A volte, basta un sorriso a chi è solo e dimenticato. Bastano piccoli gesti di gentilezza verso chi ci sta accanto. Basta ascoltare con pazienza chi ha bisogno di ascolto proprio come Gesù, che non era mai sordo alle richieste di aiuto. Basta aprire le nostre mani e le nostre braccia come Gesù sulla croce, per dare qualcosa di nostro senza dover trattenere tutto, e per dare alla fine noi stessi, la nostra vita, senza paura. Basta questo per farci diventare “chiese aperte” nella notte di ogni uomo, in quella dei Nicodemo di oggi.

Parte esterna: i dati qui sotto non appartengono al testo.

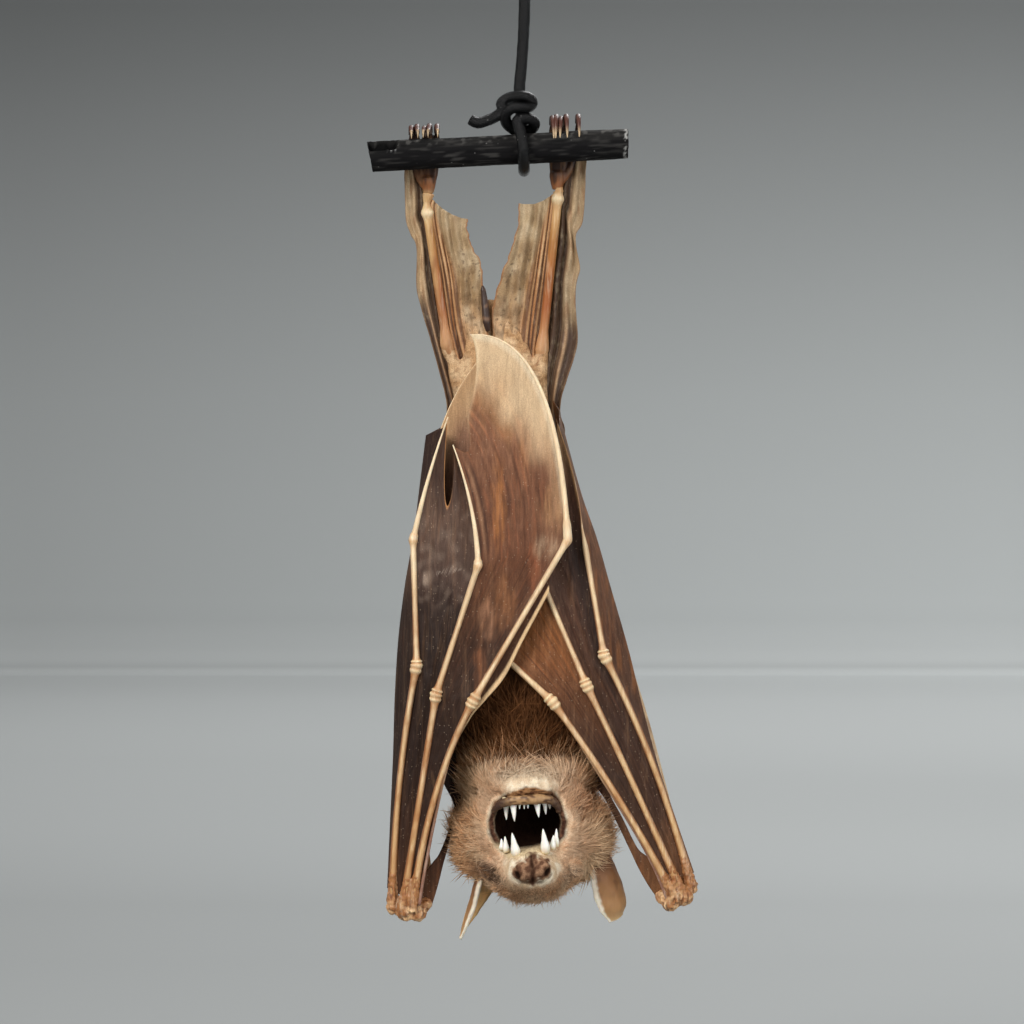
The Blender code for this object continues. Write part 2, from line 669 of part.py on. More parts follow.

"Quando Papa Giovanni Paolo II (oggi santo) -ha concluso don Dario- il 5 ottobre 1980, sostò nel nostro aeroporto di Galatina, rivolgendosi a noi Galatinesi, sembrava non solo dare una lettura dell’oggi di circa quaranta anni fa, ma di predire già i problemi che preoccupano il nostro oggi: “Vorrei che voi foste sempre sereni e felici! Vorrei che la vostra esistenza fosse sempre colma di letizia e di soddisfazione! So bene, invece come talvolta precarie e avverse circostanze della vita e della storia rendano difficili certe situazioni; so quanto è dura l’esperienza dell’emigrazione, quanto è amara la disoccupazione, specialmente dei giovani e dei padri di famiglia. La Chiesa e il Papa sono vicini a tutti e specialmente a coloro che sono di più altri provati. […]. Mentre mi compiaccio della vostra laboriosità e delle opere già compiute per il bene comune, desidero esortarvi a perseverare con coraggio e con costanza nel cammino del vostro sviluppo, venendo incontro, insieme ai Responsabili della Comunità, alle necessità e ai bisogni dei fratelli”.
A noi non resta che fare nostre ancora queste parole, eredità preziosa e impegnativa che ci interpella a fare della nostra vita un servizio per il bene di tutti".